Healdsburg Police confirmed they have initiated an investigation to determine if there was a theft of league funds.

"It's a substantial amount," said acting Healdsburg Police Chief Kevin Young, declining to specify how much.

"X amount is alleged to have gone missing," he said. "We have to make sure part of this didn't go to legitimate expenses. We have to untangle all of that."

League officials said the inquiry focuses on former league President Kyle Hoffman, who wrote checks from the organization's bank account that did not appear bona fide.

"We found out he was writing himself some checks," said Aziz Zhari, the newly named league president.

Zhari said the checks Hoffman wrote had stated purposes that do not make sense.

One, for $3,400, was "for &‘taxes.' But we're a nonprofit organization. We don't pay taxes," Zhari said.

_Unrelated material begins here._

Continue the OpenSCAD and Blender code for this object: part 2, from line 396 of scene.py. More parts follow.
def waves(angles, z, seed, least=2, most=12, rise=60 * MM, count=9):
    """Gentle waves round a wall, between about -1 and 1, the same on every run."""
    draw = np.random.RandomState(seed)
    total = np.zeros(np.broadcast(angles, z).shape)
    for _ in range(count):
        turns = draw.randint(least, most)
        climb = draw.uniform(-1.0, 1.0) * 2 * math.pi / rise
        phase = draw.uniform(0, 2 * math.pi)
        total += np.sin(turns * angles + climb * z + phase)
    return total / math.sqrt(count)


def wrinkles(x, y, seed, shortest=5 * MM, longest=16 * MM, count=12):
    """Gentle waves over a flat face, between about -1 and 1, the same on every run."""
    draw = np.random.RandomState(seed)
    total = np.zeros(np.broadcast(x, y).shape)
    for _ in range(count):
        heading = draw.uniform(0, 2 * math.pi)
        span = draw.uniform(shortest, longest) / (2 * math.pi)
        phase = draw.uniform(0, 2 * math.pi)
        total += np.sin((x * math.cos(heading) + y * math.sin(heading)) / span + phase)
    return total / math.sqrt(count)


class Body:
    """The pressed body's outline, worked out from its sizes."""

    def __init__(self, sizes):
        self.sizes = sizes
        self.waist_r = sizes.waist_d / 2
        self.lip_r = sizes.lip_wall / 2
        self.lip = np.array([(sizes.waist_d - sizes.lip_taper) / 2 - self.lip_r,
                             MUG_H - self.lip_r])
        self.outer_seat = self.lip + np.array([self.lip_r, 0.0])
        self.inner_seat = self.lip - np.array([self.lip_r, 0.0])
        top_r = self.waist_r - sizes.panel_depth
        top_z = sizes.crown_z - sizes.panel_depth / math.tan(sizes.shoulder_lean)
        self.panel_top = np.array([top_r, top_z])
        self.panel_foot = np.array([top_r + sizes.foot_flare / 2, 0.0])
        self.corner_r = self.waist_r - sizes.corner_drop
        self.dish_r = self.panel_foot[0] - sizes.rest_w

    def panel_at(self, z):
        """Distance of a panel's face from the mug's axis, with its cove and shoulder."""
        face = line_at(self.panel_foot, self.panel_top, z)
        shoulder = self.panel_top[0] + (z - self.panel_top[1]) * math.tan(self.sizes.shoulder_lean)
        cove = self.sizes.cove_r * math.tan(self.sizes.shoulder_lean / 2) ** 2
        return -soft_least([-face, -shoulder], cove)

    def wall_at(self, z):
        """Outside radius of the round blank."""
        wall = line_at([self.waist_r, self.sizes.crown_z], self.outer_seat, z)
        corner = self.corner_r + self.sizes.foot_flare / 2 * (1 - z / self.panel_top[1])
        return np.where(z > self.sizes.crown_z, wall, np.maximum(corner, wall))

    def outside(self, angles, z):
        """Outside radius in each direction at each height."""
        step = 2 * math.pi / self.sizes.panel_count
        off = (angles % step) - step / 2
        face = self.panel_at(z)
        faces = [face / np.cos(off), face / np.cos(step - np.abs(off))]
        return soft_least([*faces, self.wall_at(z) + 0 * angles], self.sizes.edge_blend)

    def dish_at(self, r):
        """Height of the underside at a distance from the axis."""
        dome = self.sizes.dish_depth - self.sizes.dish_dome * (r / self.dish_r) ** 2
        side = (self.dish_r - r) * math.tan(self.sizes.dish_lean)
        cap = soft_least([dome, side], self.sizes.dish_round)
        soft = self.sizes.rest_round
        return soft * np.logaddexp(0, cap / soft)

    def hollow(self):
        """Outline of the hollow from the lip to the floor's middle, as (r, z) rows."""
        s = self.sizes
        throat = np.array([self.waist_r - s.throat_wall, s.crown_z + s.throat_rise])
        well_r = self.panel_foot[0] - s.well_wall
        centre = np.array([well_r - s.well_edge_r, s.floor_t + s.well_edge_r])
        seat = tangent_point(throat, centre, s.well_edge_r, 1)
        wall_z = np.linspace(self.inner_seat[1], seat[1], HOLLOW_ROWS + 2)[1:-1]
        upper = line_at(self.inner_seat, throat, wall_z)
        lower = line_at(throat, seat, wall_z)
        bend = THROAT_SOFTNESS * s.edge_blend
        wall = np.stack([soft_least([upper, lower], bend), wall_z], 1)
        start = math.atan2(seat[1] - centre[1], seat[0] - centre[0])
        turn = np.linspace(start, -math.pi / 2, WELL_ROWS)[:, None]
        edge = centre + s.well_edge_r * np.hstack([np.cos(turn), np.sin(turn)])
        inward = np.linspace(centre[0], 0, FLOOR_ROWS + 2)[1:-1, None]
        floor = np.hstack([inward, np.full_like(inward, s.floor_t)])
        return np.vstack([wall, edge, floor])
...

"He said he bought computers. We don't even have any computers for soccer," he said.

Zhari said there were other checks Hoffman wrote to himself, including almost $5,000 for "training coaches," and $2,400 for a "party for coaches" that was never held.

Reached at his Healdsburg home Wednesday, Hoffman declined to comment. "I have nothing to say," he replied when asked about the police investigation and his control of league funds.

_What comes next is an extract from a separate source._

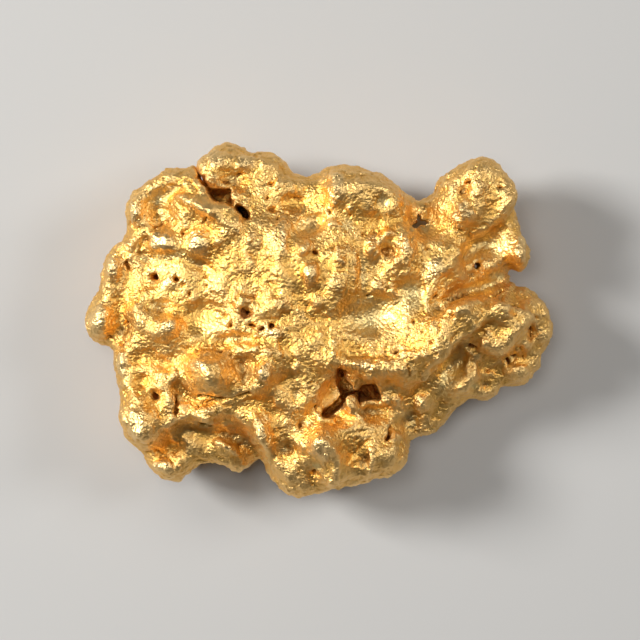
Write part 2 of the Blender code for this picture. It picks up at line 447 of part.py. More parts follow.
def roughen(body):
    """Pushes every point along its normal by rounded lumps that meet in creases."""
    points = points_of(body)
    normals = np.array([vertex.normal for vertex in body.data.vertices])
    push = np.zeros(len(points))
    above_rim = points[:, 2] - spot_height(points[:, :2], RIM_SPOTS)
    upper_share = np.clip(0.5 + 0.5 * above_rim / RIM_BAND, 0.0, 1.0)
    for wavelength, upper, lower in SKIN_WAVES:
        wave = np.array(
            [abs(noise.noise(Vector(point) / wavelength + SKIN_SEED)) for point in points]
        )
        push += (lower + (upper - lower) * upper_share) * (wave - wave.mean())
    sideways = SIDEWAYS * (1.0 - np.exp(-((above_rim / RIM_BAND) ** 2)))
    shares = np.stack([sideways, sideways, np.ones(len(points))], axis=1)
    move_points(body, points + normals * push[:, None] * shares)


def cut(body, cutter, operation="DIFFERENCE"):
    cutter.hide_render = True
    cutter.display_type = "WIRE"
    boolean = body.modifiers.new(cutter.name, "BOOLEAN")
    boolean.operation = operation
    boolean.solver = "MANIFOLD"
    boolean.object = cutter
    body = applied(body)
    bpy.data.objects.remove(cutter)
    return body


def room_cutter(name, x, y, height, half_length, half_width, half_height, turn):
    bpy.ops.mesh.primitive_ico_sphere_add(
        subdivisions=3,
        radius=MM,
        location=(x * MM, y * MM, height * MM),
        rotation=(0.0, 0.0, math.radians(turn)),
        scale=(half_length, half_width, half_height),
    )
    cutter = bpy.context.object
    cutter.name = name
    return cutter


def hole_cutter(name, x, y, radius):
    low, high = HOLE_SPAN
    bpy.ops.mesh.primitive_cylinder_add(
        vertices=HOLE_SIDES,
        radius=radius * MM,
        depth=(high - low) * MM,
        location=(x * MM, y * MM, 0.5 * (low + high) * MM),
    )
    cutter = bpy.context.object
    cutter.name = name
    return cutter


def place_on_origin(body):
    """Cuts the worn underside flat and moves the box's foot to the origin."""
    points = points_of(body)
    low = points.min(axis=0)
    high = points.max(axis=0)
    floor = low[2] + WEAR
    span, depth = WEAR_BLOCK
    corners = [(-span, -span), (span, -span), (span, span), (-span, span)]
    body = cut(body, prism("wear", corners, floor - depth, floor, smooth=False))
    middle = 0.5 * (low + high)
    shift = Vector((-middle[0], -middle[1], -floor)) * MM
    body.data.transform(Matrix.Translation(shift))
    return body


def gold():
    material = bpy.data.materials.new("gold")
    material.use_nodes = True
    shader = material.node_tree.nodes["Principled BSDF"]
    shader.inputs["Base Color"].default_value = GOLD_COLOUR
    shader.inputs["Metallic"].default_value = 1.0
    shader.inputs["Roughness"].default_value = GOLD_ROUGHNESS
    return material


def main():
    for obj in list(bpy.data.objects):
        bpy.data.objects.remove(obj)
    body = remeshed(prism("nugget", OUTLINE, -SLAB_HALF, SLAB_HALF), SLAB_VOXEL)
    lift_faces(body)
    body = remeshed(body, BODY_VOXEL)
    roughen(body)
    body = remeshed(body, SKIN_VOXEL)
    for name, (floor, outline) in CAVITIES.items():
        body = cut(body, prism(name, outline, floor, CAVITY_TOP, smooth=False))
    for name, size in ROOMS.items():
        body = cut(body, room_cutter(name, *size))
    for number, (x, y, radius) in enumerate(HOLES):
        body = cut(body, hole_cutter(f"hole_{number}", x, y, radius))
    body = remeshed(body, SKIN_VOXEL)
    thin = body.modifiers.new("Fewer faces", "DECIMATE")
    thin.ratio = TRIANGLES / (2 * len(body.data.polygons))
    body = applied(body)
    body = place_on_origin(body)
    body.name = "nugget"
    body.data.materials.clear()
    body.data.materials.append(gold())
    body.data.shade_smooth()


main()
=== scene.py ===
"""Looks of the gold nugget: its fine crumpled skin, its gold, the light and the camera.

The solid is remeshed finely and its facets are smoothed away. Then small lumps, ridges,
hollows, pits and slits go onto the upper side where the nugget has them, and crumpled
noise goes over the whole skin. Tables are in millimetres in plan, seen from above, with
x to the right and y up from the middle of the picture. Heights start from the floor.
"""

import math

import bmesh
import bpy
import numpy as np
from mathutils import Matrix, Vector, kdtree, noise


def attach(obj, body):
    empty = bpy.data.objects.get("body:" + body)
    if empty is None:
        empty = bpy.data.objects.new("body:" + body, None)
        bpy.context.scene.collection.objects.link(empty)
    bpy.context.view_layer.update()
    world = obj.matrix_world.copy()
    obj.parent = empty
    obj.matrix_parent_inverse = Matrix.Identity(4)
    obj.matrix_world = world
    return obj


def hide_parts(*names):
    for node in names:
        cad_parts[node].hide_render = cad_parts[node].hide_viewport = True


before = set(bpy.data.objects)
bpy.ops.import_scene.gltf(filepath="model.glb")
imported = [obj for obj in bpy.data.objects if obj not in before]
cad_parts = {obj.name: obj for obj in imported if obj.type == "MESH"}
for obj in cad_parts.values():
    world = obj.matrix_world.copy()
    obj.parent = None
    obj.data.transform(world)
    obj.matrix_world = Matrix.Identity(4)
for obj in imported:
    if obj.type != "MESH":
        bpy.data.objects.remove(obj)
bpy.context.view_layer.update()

MM = 0.001

# The picture: its side in pixels, its scale, and where its middle is on the floor
PICTURE_PIXELS = 640
PIXELS_PER_MM = 15.0
PICTURE_SPAN = PICTURE_PIXELS / PIXELS_PER_MM
PICTURE_MIDDLE = (0.0, 0.08)

# Height of the widest outline
RIM_HEIGHT = 4.2

# Fineness of the skin, and rounds of smoothing for the facets and for the cavities' edges
SKIN_VOXEL = 0.11
SKIN_TRIANGLES = 196000
SMOOTH_FACTOR = 0.5
FACET_SMOOTHING = 5
EDGE_SMOOTHING = 1

# Seeds of the noise
SEED = 11
WARP_SEED = Vector((5.3, 1.9, 8.4))
WOBBLE_SEED = Vector((2.7, 6.1, 0.9))

# Slow noise that shifts the crumples, and fine noise that frays the edges of the features
WARP = (1.6, 0.5)
WOBBLE = (0.55, 0.22)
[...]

Zhari said $35,000 to $40,000 is in question.

He said the money came from registration fees and donations to the league, which has approximately 300 boys and girls aged 18 and under, roughly half the 600 or so youths enrolled several years ago.

While soccer practice and games are just beginning for the recreation season, Zhari said the league's financial situation is precarious.

"We are going to struggle. I don't think we have enough money to buy balls and uniforms for the kids. It's been really frustrating," he said.

Lisa Wittke Schaffner, a Healdsburg City Council member who serves as the soccer league secretary, said she and other board members have had to use their own money to pay for such things as insurance and a phone alert system.

She said the checks that Hoffman cashed were supposed to have at least two signatures of league members, but the bank cashed them with just his.

"It was a collective fault, a lack of checks and balances, and people being too trusting," she said. "We never think about anyone taking money that benefits children."

Schaffner acknowledged that "as a board member, I take part of the blame, not making sure I was checking every month ... and knowing where we sat financially."

The funding debacle has taken by surprise many people who know Hoffman, 37. In addition to being soccer league president for about three years, he founded KJ Hoffman, described as a development consulting and commercial finance company.

He also works for a company that makes marketing videos for wineries, according to Schaffner.

"This is a big deal for Healdsburg. We pride ourselves in knowing people in a small town," she said. "My daughter baby-sat his children. The whole thing is kind of hard."

Zhari, a co-coaching coordinator who has been with the league several years, said he was asked to take over as president after Hoffman was dismissed by the league board on Aug. 1.

It was the league's difficulty in paying some of its bills this summer that raised red flags about the handling of finances.

Schaffner said the soccer league's post office box was closed for lack of payment. Then, the company that places the white boundary lines on the soccer fields was not paid. When payment was requested, the checks Hoffman wrote bounced.

Schaffner said because of the league's financial predicament, it will be difficult to provide scholarships for families that cannot afford the $110 annual registration fee per player.

Until now, she said, "what we did was made sure every kid could play," regardless of their ability to pay.

The registration fee is used to supply players with uniforms, which are returned at season's end, and to pay for referees, insurance and equipment.

The financial troubles of the Healdsburg organization have not been widely known. At a practice session Wednesday afternoon, parents and relatives of the children said they were not aware of any allegations of financial impropriety.

"I haven't heard anything about misappropriation of funds," said Esperanza Avila, whose 8-year-old great-nephew was practicing on the Healdsburg Elementary School field.

"I haven't heard anything," said Dan Stevens, a mortgage broker whose son, 8, and daughter, 5, play in the league.

Some parents and their children have deserted the league in recent years for what they perceive as the better-organized Windsor Soccer League nearby.

Stevens praised the Healdsburg coaches, but said the league itself is "always scattered, disorganized."

Current board President Zhari placed some that blame for disorganization and shrinking enrollment at his predecessor's feet.

"When you have parents frustrated and no one returning phone calls and all that stuff, they go with Santa Rosa United and Windsor," he said.

Healdsburg Coach Jeff Hausman said the investigation into the league should not derail its mission. "The league needs to go on. It's all about the kids at this point. We're committed to running the season," he said.

And the financial setbacks, he said, are not necessarily fatal.

"I think we're OK, in terms of uniforms and balls," he said. "At some point we need to replace equipment. We're not there now."